→ WHAT YOU ARE ASKED TO DO:
Every record below should be printed exactly as it appears.
** begin **
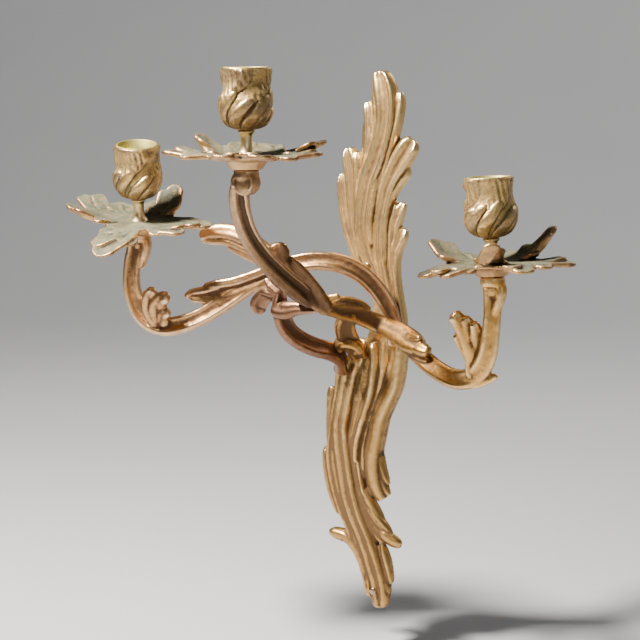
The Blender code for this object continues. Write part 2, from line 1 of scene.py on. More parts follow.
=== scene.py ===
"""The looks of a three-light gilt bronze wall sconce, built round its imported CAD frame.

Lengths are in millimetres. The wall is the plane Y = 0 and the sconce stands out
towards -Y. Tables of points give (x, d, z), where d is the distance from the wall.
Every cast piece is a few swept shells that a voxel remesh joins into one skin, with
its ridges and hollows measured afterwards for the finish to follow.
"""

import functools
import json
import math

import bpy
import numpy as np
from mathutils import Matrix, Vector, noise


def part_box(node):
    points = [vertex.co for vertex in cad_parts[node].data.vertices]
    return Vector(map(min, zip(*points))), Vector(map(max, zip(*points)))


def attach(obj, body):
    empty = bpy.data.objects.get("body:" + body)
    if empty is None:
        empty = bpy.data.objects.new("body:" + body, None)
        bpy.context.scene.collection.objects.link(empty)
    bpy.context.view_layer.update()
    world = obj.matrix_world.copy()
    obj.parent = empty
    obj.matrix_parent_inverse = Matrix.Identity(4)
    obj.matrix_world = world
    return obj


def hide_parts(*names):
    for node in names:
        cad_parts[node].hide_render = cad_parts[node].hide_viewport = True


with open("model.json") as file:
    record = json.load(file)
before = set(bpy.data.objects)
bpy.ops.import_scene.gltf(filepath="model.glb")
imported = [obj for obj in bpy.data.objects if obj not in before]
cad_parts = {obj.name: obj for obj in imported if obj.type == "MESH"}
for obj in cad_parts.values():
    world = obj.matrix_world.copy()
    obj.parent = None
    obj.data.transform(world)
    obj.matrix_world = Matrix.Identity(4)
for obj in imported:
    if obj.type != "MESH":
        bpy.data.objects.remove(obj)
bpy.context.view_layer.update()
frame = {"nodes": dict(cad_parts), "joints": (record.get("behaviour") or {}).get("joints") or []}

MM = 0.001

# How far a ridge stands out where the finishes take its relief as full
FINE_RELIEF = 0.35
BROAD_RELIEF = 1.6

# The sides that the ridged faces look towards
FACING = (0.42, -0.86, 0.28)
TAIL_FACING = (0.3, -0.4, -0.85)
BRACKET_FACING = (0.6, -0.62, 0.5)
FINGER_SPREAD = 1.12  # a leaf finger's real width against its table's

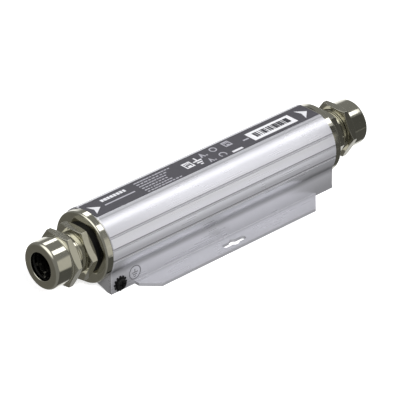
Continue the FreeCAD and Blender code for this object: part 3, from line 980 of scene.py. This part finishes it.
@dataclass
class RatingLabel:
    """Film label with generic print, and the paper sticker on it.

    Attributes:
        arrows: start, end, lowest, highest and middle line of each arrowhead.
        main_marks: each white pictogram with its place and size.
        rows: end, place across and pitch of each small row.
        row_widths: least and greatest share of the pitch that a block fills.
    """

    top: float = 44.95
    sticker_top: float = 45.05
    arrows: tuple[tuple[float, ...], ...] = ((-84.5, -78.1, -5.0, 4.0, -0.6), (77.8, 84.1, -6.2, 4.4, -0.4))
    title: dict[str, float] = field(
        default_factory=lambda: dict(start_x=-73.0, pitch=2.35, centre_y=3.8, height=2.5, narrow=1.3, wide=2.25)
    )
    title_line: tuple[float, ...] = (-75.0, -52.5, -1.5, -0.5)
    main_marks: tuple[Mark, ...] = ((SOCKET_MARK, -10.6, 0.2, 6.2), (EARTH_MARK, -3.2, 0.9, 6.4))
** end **
→ WORKED SOLUTION:
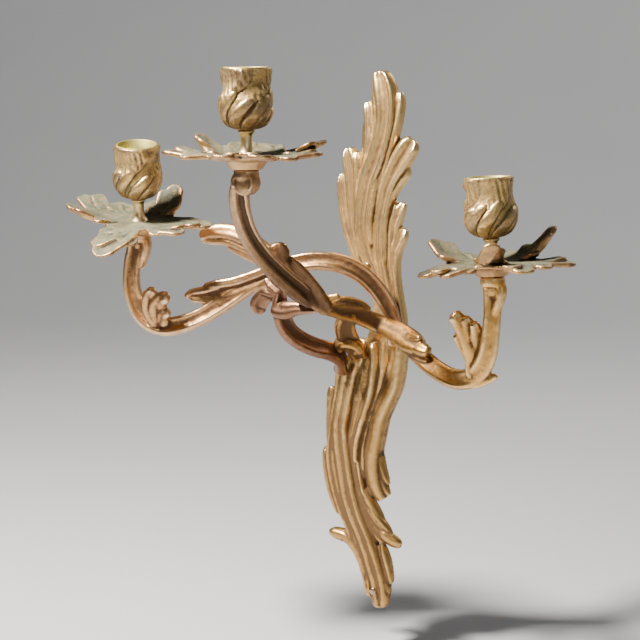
The Blender code for this object continues. Write part 2, from line 1 of scene.py on. More parts follow.
=== scene.py ===
"""The looks of a three-light gilt bronze wall sconce, built round its imported CAD frame.

Lengths are in millimetres. The wall is the plane Y = 0 and the sconce stands out
towards -Y. Tables of points give (x, d, z), where d is the distance from the wall.
Every cast piece is a few swept shells that a voxel remesh joins into one skin, with
its ridges and hollows measured afterwards for the finish to follow.
"""

import functools
import json
import math

import bpy
import numpy as np
from mathutils import Matrix, Vector, noise


def part_box(node):
    points = [vertex.co for vertex in cad_parts[node].data.vertices]
    return Vector(map(min, zip(*points))), Vector(map(max, zip(*points)))


def attach(obj, body):
    empty = bpy.data.objects.get("body:" + body)
    if empty is None:
        empty = bpy.data.objects.new("body:" + body, None)
        bpy.context.scene.collection.objects.link(empty)
    bpy.context.view_layer.update()
    world = obj.matrix_world.copy()
    obj.parent = empty
    obj.matrix_parent_inverse = Matrix.Identity(4)
    obj.matrix_world = world
    return obj


def hide_parts(*names):
    for node in names:
        cad_parts[node].hide_render = cad_parts[node].hide_viewport = True


with open("model.json") as file:
    record = json.load(file)
before = set(bpy.data.objects)
bpy.ops.import_scene.gltf(filepath="model.glb")
imported = [obj for obj in bpy.data.objects if obj not in before]
cad_parts = {obj.name: obj for obj in imported if obj.type == "MESH"}
for obj in cad_parts.values():
    world = obj.matrix_world.copy()
    obj.parent = None
    obj.data.transform(world)
    obj.matrix_world = Matrix.Identity(4)
for obj in imported:
    if obj.type != "MESH":
        bpy.data.objects.remove(obj)
bpy.context.view_layer.update()
frame = {"nodes": dict(cad_parts), "joints": (record.get("behaviour") or {}).get("joints") or []}

MM = 0.001

# How far a ridge stands out where the finishes take its relief as full
FINE_RELIEF = 0.35
BROAD_RELIEF = 1.6

# The sides that the ridged faces look towards
FACING = (0.42, -0.86, 0.28)
TAIL_FACING = (0.3, -0.4, -0.85)
BRACKET_FACING = (0.6, -0.62, 0.5)
FINGER_SPREAD = 1.12  # a leaf finger's real width against its table's

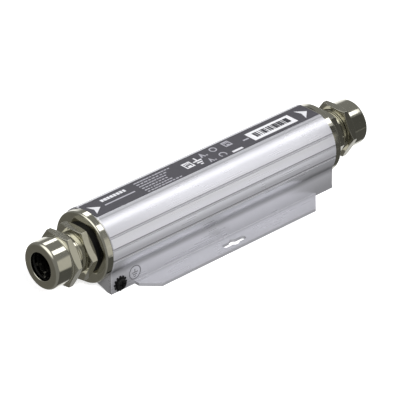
Continue the FreeCAD and Blender code for this object: part 3, from line 980 of scene.py. This part finishes it.
@dataclass
class RatingLabel:
    """Film label with generic print, and the paper sticker on it.

    Attributes:
        arrows: start, end, lowest, highest and middle line of each arrowhead.
        main_marks: each white pictogram with its place and size.
        rows: end, place across and pitch of each small row.
        row_widths: least and greatest share of the pitch that a block fills.
    """

    top: float = 44.95
    sticker_top: float = 45.05
    arrows: tuple[tuple[float, ...], ...] = ((-84.5, -78.1, -5.0, 4.0, -0.6), (77.8, 84.1, -6.2, 4.4, -0.4))
    title: dict[str, float] = field(
        default_factory=lambda: dict(start_x=-73.0, pitch=2.35, centre_y=3.8, height=2.5, narrow=1.3, wide=2.25)
    )
    title_line: tuple[float, ...] = (-75.0, -52.5, -1.5, -0.5)
    main_marks: tuple[Mark, ...] = ((SOCKET_MARK, -10.6, 0.2, 6.2), (EARTH_MARK, -3.2, 0.9, 6.4))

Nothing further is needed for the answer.